Drawing on its decades of experience and research into the treatment of prisoners and techniques used to elicit information from them, the human rights organisation said that the very secrecy surrounding the prisoners is the most alarming thing about the present situation.

'Keeping prisoners incommunicado, sensory deprivation, the use of unnecessary restraint and the humiliation of people through tactics such as shaving them, are all classic techniques employed to 'break' the spirit of individuals ahead of interrogation,' Amnesty International said.

'We simply cannot know whether or not this is the aim of the authorities at the prison because they are shrouding the prison in a veil of secrecy and denying the individuals their rights to see lawyers. What we do know, is that these are illegal techniques used around the world to elicit confessions and other information under interrogation. The USA must allow public scrutiny of the prison and allow the prisoners to see their lawyers.'

The organisation reminded the US authorities that all persons in detention, including those protected by the Geneva Conventions and other international humanitarian law during an armed conflict, have certain fundamental rights, including the right to a fair trial if accused of any crimes. That right includes the right of persons suspected of a crime to be informed of their rights, the right to access to counsel of their choice, the right to silence without that silence being used against them and the right not to be interrogated in the absence of their counsel. They also have the right to access to a judge able to determine the legality of the detention and to order release if that detention is unlawful. Evidence taken in violation of these rights may not be used at trial.

'Denying prisoners their internationally recognised rights - including the right to a fair trial - can constitute a war crime under the Geneva Conventions and other international humanitarian law,' Amnesty International said.

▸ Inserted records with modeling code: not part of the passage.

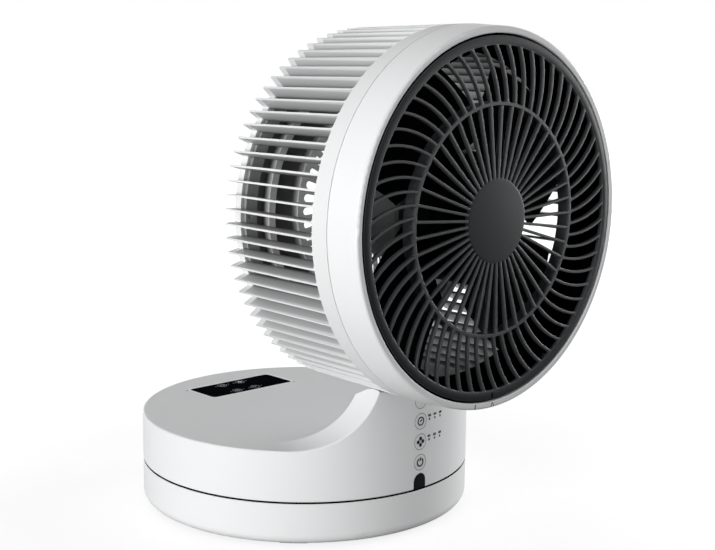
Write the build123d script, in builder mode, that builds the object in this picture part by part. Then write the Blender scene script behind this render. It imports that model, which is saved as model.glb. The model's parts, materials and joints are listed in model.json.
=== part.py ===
from build123d import *
from math import acos, cos, degrees, hypot, pi, radians, sin, sqrt, tan
import os

os.makedirs("parts", exist_ok=True)

# An air circulator fan: a round base in two shells, the upper of which turns on the lower,
# a curved column at its front, and a drum-shaped head that tilts on the column.
# Millimetres. Origin on the floor under the turning axis, +Z up, the fan blows towards -Y.

# ---- Base -------------------------------------------------------------------------------
base_radius = 120.0
wall = 2.5  # thickness of the white shells
foot_height = 2.0
lower_rim_height = 30.9  # top of the lower shell's side wall
seam_gap = 1.2  # open seam between the two base shells
deck_height = 67.0  # top of the upper shell
bottom_round = 7.0  # rounding under the lower shell
edge_break = 0.5
rim_round = 1.2  # rounding along the upper shell's top edge
running_gap = 0.3  # between faces that slide past each other
shaft_clearance = 0.05  # radial, on pins and shafts
piece_gap = 0.2  # between pieces that fit into each other

lower_deck_drop = 1.5  # the lower deck lies this far below its rim
lip_inset = 8.0  # from the outer wall in to the lip's inner face
lip_inner = base_radius - lip_inset
lip_thickness = 2.0
lip_height = 5.0
spindle_radius = 14.0
spindle_bore = 10.5
opening_radius = base_radius - bottom_round

foot_inset = 10.0
foot_width = 12.0
foot_outer = base_radius - foot_inset
foot_inner = foot_outer - foot_width
centre_foot_radius = 9.0
foot_count = 8
foot_half_angle = 5.1
foot_corner = 1.5

base_screw_inset = 16.0
base_screw_circle = base_radius - base_screw_inset
base_screw_start = 22.5
base_screw_count = 4
base_boss_radius = 4.0
base_screw_shank = 1.5
base_screw_length = 14.0
base_screw_head = 3.2
base_screw_head_height = 1.5
ballast_inner = 30.0
ballast_inset = 22.0
ballast_outer = base_radius - ballast_inset
ballast_thickness = 8.0
ballast_screw_circle = 64.0
ballast_screw_length = 5.0

board_size = (64.0, 44.0)  # power board, across and front to back
board_centre = (0.0, 66.0)
board_height = 17.0  # underside above the floor
board_thickness = 1.6
board_post_radius = 3.0
board_post_inset = 4.0

gland_bore = 3.5
gland_radius = 5.0
gland_flange = 6.5
gland_height = 16.0
gland_lip = 1.8

gear_module = 1.0
gear_teeth = 60
pinion_teeth = 15
gear_width = 7.0
pinion_width = 6.5
tooth_addendum = 0.8
tooth_dedendum = 1.05
tooth_backlash = 0.14
pressure_angle = radians(20)

slide_ring_inner = base_radius - 36.0
slide_ring_outer = base_radius - 24.0
slide_ring_height = 2.6

# ---- Turntable --------------------------------------------------------------------------
floor_rise = 8.6  # from the lower rim to the underside of the turntable's floor plate
floor_bottom = lower_rim_height + floor_rise
floor_thickness = 2.5
floor_radius = base_radius - 12.0
floor_rib_width = 10.0
floor_hub_radius = 18.0
floor_hub_drop = 2.8
retainer_radius = 20.0
retainer_thickness = 1.5
retainer_screw_circle = 12.25
retainer_screw_count = 3
retainer_screw_shank = 0.9
retainer_screw_length = 6.0
retainer_screw_head = 1.7
turntable_screw_inset = 20.0
turntable_screw_circle = base_radius - turntable_screw_inset
turntable_screw_count = 4
turntable_screw_length = 11.0
turntable_boss_radius = 4.0

pan_motor_offset = 14.5  # body centre beyond its shaft
pan_motor_radius = 25.0
pan_motor_height = 18.0
pan_motor_ear_reach = 30.0
pan_motor_ear_thickness = 1.5
pan_motor_ear_radius = 5.0
pan_shaft_radius = 3.0
pan_shaft_depth = 8.0

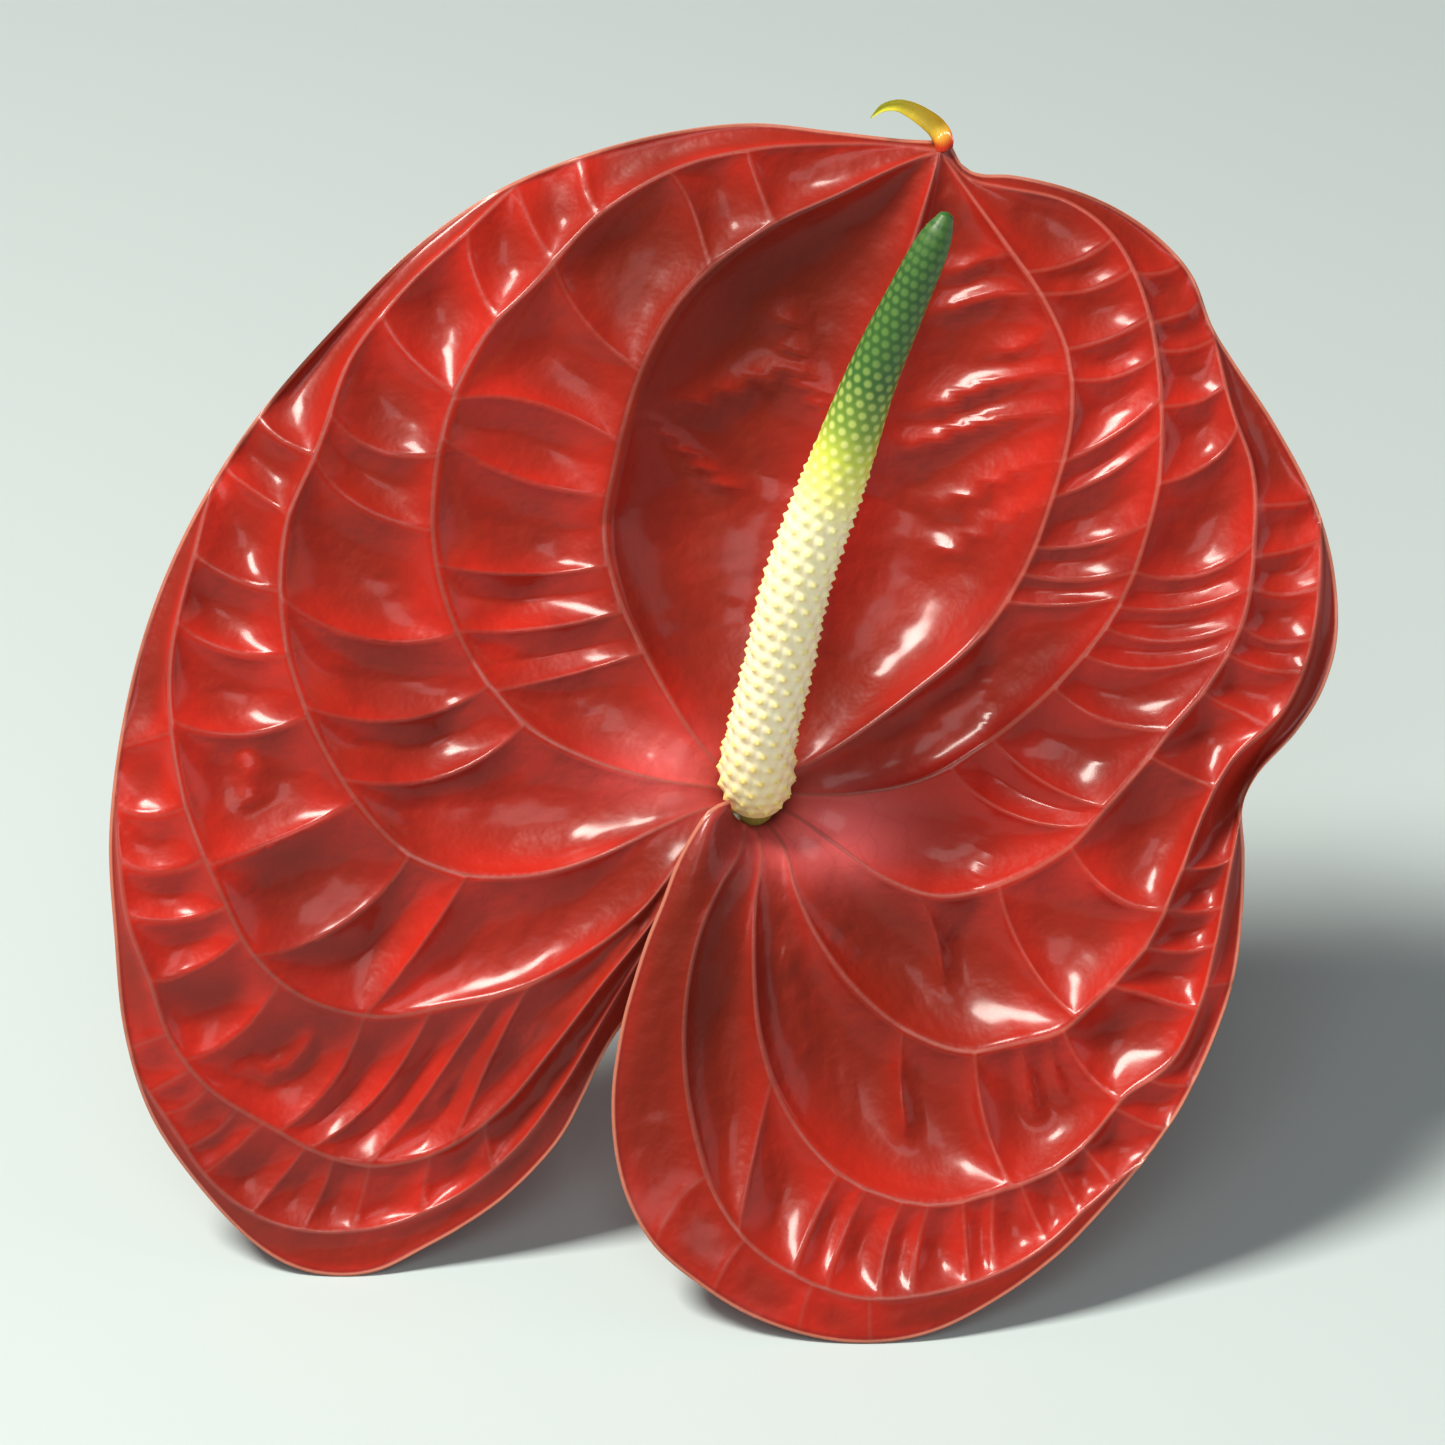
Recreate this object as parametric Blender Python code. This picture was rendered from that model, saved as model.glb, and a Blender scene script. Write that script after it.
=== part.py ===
"""A cut anthurium flower that lies on a table: its spathe, its spadix and its stem.

The flower is drawn in the spathe's own plane, in millimetres: x to the right, y towards the drip tip, z out
of the face, with the origin where the stem meets the spathe. The plane then leans back, and the flower
stands on its two lobes and on the stem that lies behind them. World units are metres, +Z is up.
"""

import math

import bpy
import numpy as np

MM = 0.001

# How the flower lies
LEAN = math.radians(30.0)           # the spathe's plane, back from upright
PRESSED = 0.25                      # how far each lobe is pressed flat on the table

# Blade of the spathe
THICKNESS = 0.9
RING_CENTRE = (0.0, 2.8)            # of the hole round the stem
RING_RADIUS = 3.3
RING_REACH = 8.0                    # how far the points that were drawn round the origin follow the hole
RING_FADE = 0.03                    # share of the rows over which the grid leaves the hole's circle
TIP_CENTRE = (22.8, 81.6)
TIP_RADIUS = 1.3
ROWS = 66                           # from the stem to the drip tip
JOIN_LENGTH = 9.0                   # from an outer vein's last point to where it meets the margin
EDGE_EASE = -0.4                    # steps of the blade's edges, long near the stem
VEIN_EASE = 0.2                     # and of the inner veins, long near the drip tip

# Relief of the blade
DISH_DEPTH = 10.5
DISH_START = 0.10                   # share of the way to the margin at which the dish starts to rise
DISH_END = 0.85                     # and at which it is full
DISH_FOOT_STRETCH = 0.18            # how much later that is at the foot of a lobe
LEFT_FOOT_FLATTER = 0.15            # how much shallower the dish is at the foot of each lobe
RIGHT_FOOT_FLATTER = 0.45
FOOT = 45.0                         # how far below the stem that holds in full
BOWL_DEPTH = 3.6                    # of the deeper bowl on both sides of the midrib
BOWL_POWER = 0.8                    # how evenly the bowl's depth is spread along the midrib
RIM_DROP = 2.8
RIM_WIDTH = 2.4
RIM_AT_FOOT = 0.25                  # share of the rim's drop that is left at the foot of a lobe
RIM_FOOT = 40.0                     # how far below the stem that holds in full
TROUGH_DEPTH = 3.6                  # of a wide trough between two veins
TROUGH_WIDTH = 11.0                 # of a trough that is two thirds as deep
TROUGH_POWER = 1.7                  # how fast a narrower trough gets shallow
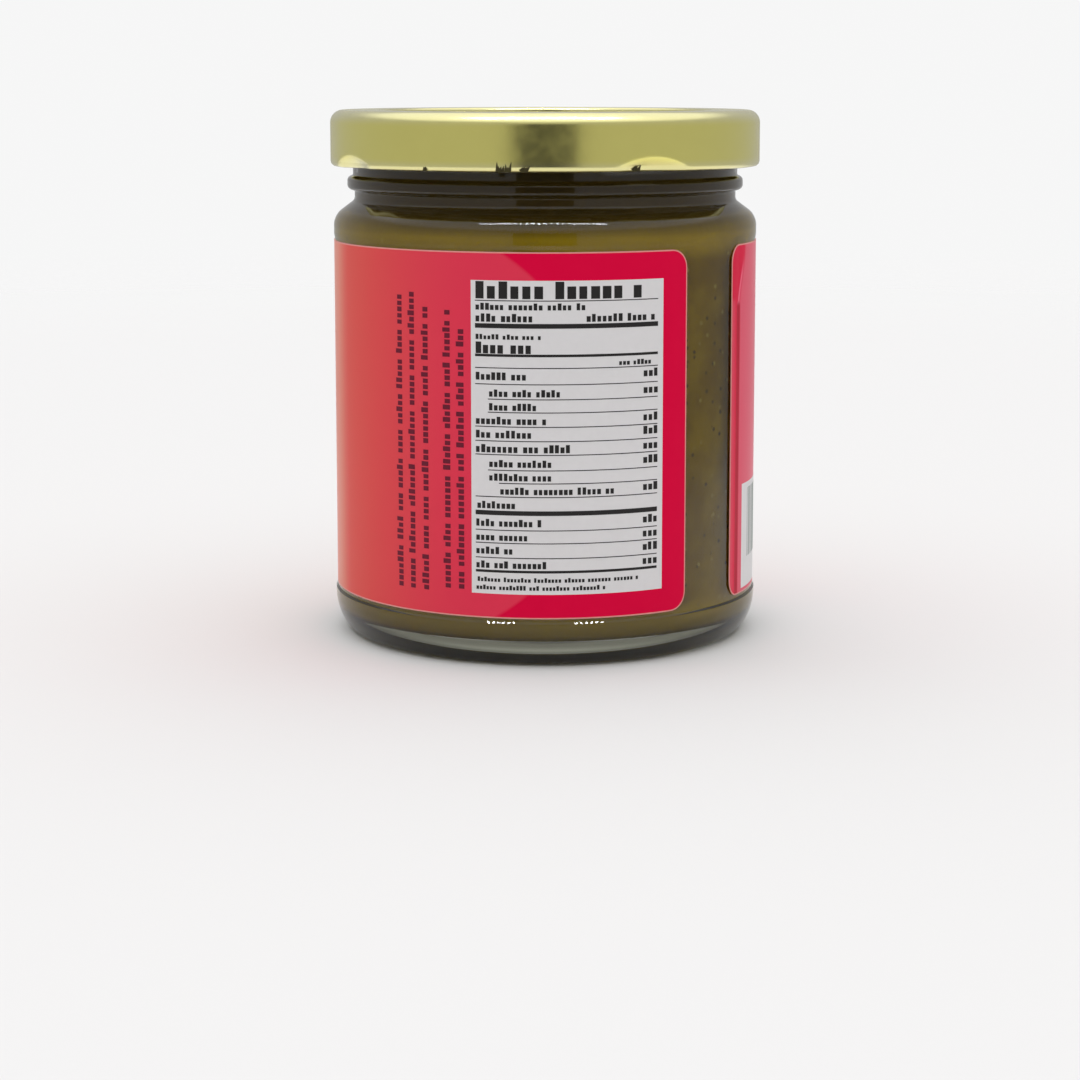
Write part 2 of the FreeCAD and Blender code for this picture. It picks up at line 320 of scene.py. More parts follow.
def node(finish, kind, settings=None, **inputs):
    """Adds a node, sets its properties, and feeds its inputs with values or other sockets."""
    made = finish.node_tree.nodes.new("ShaderNode" + kind)
    for name, value in (settings or {}).items():
        setattr(made, name, value)
    for name, value in inputs.items():
        socket = made.inputs[int(name[1:])] if name[1:].isdigit() else made.inputs[name.replace("_", " ")]
        if isinstance(value, bpy.types.NodeSocket):
            finish.node_tree.links.new(value, socket)
        else:
            socket.default_value = value
    return made


def place_on_piece(finish):
    """The place of a surface point, in the piece's own coordinates."""
    return node(finish, "TexCoord").outputs["Object"]


def calculate(finish, operation, *values):
    """The result of one Math node."""
    inputs = {"i" + str(index): value for index, value in enumerate(values)}
    return node(finish, "Math", {"operation": operation}, **inputs).outputs[0]


def blend(finish, share, low, high):
    """A colour between two others."""
    return node(finish, "Mix", {"data_type": "RGBA"}, i0=share, i6=low, i7=high).outputs[2]


def mixed(finish, share, low, high):
    """A value between two others."""
    return node(finish, "Mix", {"data_type": "FLOAT"}, i0=share, i2=low, i3=high).outputs[0]


def graded(finish, value, low, high, first, last):
    """Maps a value between two limits smoothly onto another range."""
    return node(finish, "MapRange", {"interpolation_type": "SMOOTHSTEP"}, i0=value,
                i1=low, i2=high, i3=first, i4=last).outputs[0]


def noise(finish, scale, detail=2.0, roughness=0.5):
    """The value of a noise pattern over the piece."""
    return node(finish, "TexNoise", Vector=place_on_piece(finish), Scale=scale, Detail=detail,
                Roughness=roughness).outputs[0]


def relief(finish, shader, height, strength, distance):
    """Gives a shader fine relief from a height pattern."""
    bump = node(finish, "Bump", Height=height, Strength=strength, Distance=distance)
    finish.node_tree.links.new(bump.outputs[0], shader.inputs["Normal"])


def see_through(finish, share, shader, tint):
    """Turns a share of the finish into plain tinted air."""
    air = node(finish, "BsdfTransparent", Color=tint)
    either = node(finish, "MixShader", i0=share, i1=shader.outputs[0], i2=air.outputs[0])
    output = finish.node_tree.nodes["Material Output"]
    finish.node_tree.links.new(either.outputs[0], output.inputs["Surface"])


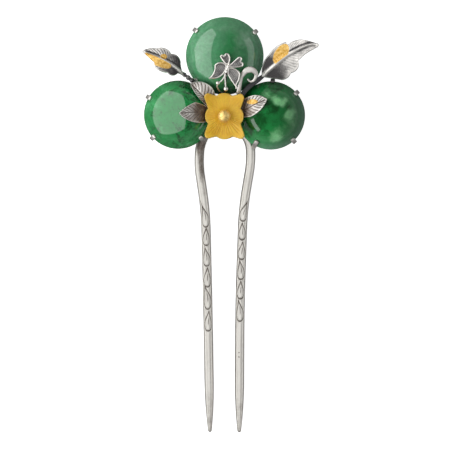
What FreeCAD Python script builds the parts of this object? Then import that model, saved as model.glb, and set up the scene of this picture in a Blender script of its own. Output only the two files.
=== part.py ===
import FreeCAD, Part

import math
import os

import Sketcher

# A two-pronged ornamental hairpin that lies on its back.
# +Z is its front, +Y points towards the head and +X is to the right when its front is seen.
# The origin is on the axis of the blossom's stud, in the flat plane that the back rests on.

os.makedirs("parts", exist_ok=True)
doc = FreeCAD.newDocument("hairpin")
Vector = FreeCAD.Vector
UP = Vector(0, 0, 1)
REACH = 20.0  # more than the height of any piece of the head

# Driving dimensions in millimetres and degrees
SIZES = {
    # round stones: place, radius and height above the seat
    "top_across": 0.1,
    "top_along": 19.4,
    "top_radius": 12.5,
    "top_rise": 9.0,
    "left_across": -14.85,
    "left_along": 0.55,
    "left_radius": 11.0,
    "left_rise": 8.0,
    "right_across": 14.9,
    "right_along": 0.3,
    "right_radius": 11.0,
    "right_rise": 8.0,
    "girdle_height": 1.0,
    "girdle_draft": 0.25,
    # cups under the stones
    "cup_height": 3.2,
    "cup_share": 0.86,
    "cup_wall": 1.1,
    "cup_floor": 0.8,
    "light_hole_share": 0.42,
    "seat_gap": 0.05,
    # claws bent over the stones
    "claw_width": 1.25,
    "claw_thick": 0.6,
    "claw_gap": 0.09,
    "claw_foot": 1.7,
    # hub, boss and struts
    "hub_across": 0.2,
    "hub_along": -2.1,
    "hub_radius": 5.1,
    "hub_height": 2.4,
    "boss_radius": 3.3,
    "boss_height": 6.65,
    "strut_width": 3.0,
    "strut_height": 2.0,
    "rivet_radius": 0.6,
    "rivet_gap": 0.05,
    # rod that is bent into the arch and the two tines
    "rod_radius": 1.5,
    "rod_axis_height": 1.55,
    "taper_length": 16.4,
    "tip_radius": 0.45,
    # raised drops on the tines
    "drop_radius": 1.2,
    "drop_proud": 0.3,
    "drop_dip": 0.05,
    "drop_spacing_left": 6.76,
    "drop_spacing_right": 6.45,
    "drop_start_left": -28.6,
    "drop_start_right": -27.3,
    "drop_share": 0.95,
    "drop_swing": 0.2,
    # stems, long leaves and small leaves
    "stem_height": 6.7,
    "stem_thick": 0.7,
    "stem_width_left": 1.2,
    "stem_width_right": 0.95,
    "knot_radius": 0.75,
    "leaf_thick": 0.6,
    "rib_width": 0.8,
    "rib_height": 0.35,
    "rosette_radius": 3.4,
    "rosette_height": 7.45,
    # curled band
    "band_thick": 0.85,
    "band_height": 8.0,
    "band_slope": 0.35,
    # butterfly
    "wing_thick": 0.5,
    "wing_recess": 0.25,
    "wing_field_share": 0.74,
    "wing_height": 12.8,
    "wing_slope": 0.158,
    "body_radius": 0.42,
    "body_lift": 0.1,
    "wire_radius": 0.24,
    "stalk_radius": 0.35,
    # blossom and its stud
    "blossom_height": 8.1,
    "blossom_thick": 1.3,
    "blossom_dish": 25.0,
    "bead_radius": 2.0,
    "bead_seat_radius": 1.3,
}

# Corners of the bent rod, from the arch down to the point: name, across, along
TINES = {
    "left": [
        ("crown", -5.2, -3.84),
        ("shoulder", -7.9, -9.2),
        ("hip", -8.2, -16.0),
        ("waist", -6.05, -30.5),
        ("knee", -5.35, -60.0),
        ("point", -4.65, -101.2),
    ],
    "right": [
        ("crown", 5.4, -3.84),
        ("shoulder", 8.35, -8.6),
        ("hip", 8.45, -15.0),
        ("waist", 6.0, -29.5),
        ("knee", 4.95, -60.0),
        ("point", 4.75, -101.3),
    ],
}
for tine, corners in TINES.items():
    for corner, across, along in corners:
        SIZES[f"{corner}_{tine}_across"] = across
        SIZES[f"{corner}_{tine}_along"] = along

DROPS_PER_TINE = 6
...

The organisation added that if the prisoners in Guantánamo are rightly the focus of international attention, the world should not forget the thousands of prisoners held in Afghanistan and the hundreds detained under anti-terrorism legislation in countries including the USA and the United Kingdom, whose basic rights - including that to a fair trial - are also being denied.

'We campaign against the violation of prisoners' human rights the world over, whoever is responsible for the violations and whoever the prisoners are. There can be no double standards in human rights - they are universal and indivisible, and it is only by upholding those principles that real justice can be done,' Amnesty International concluded.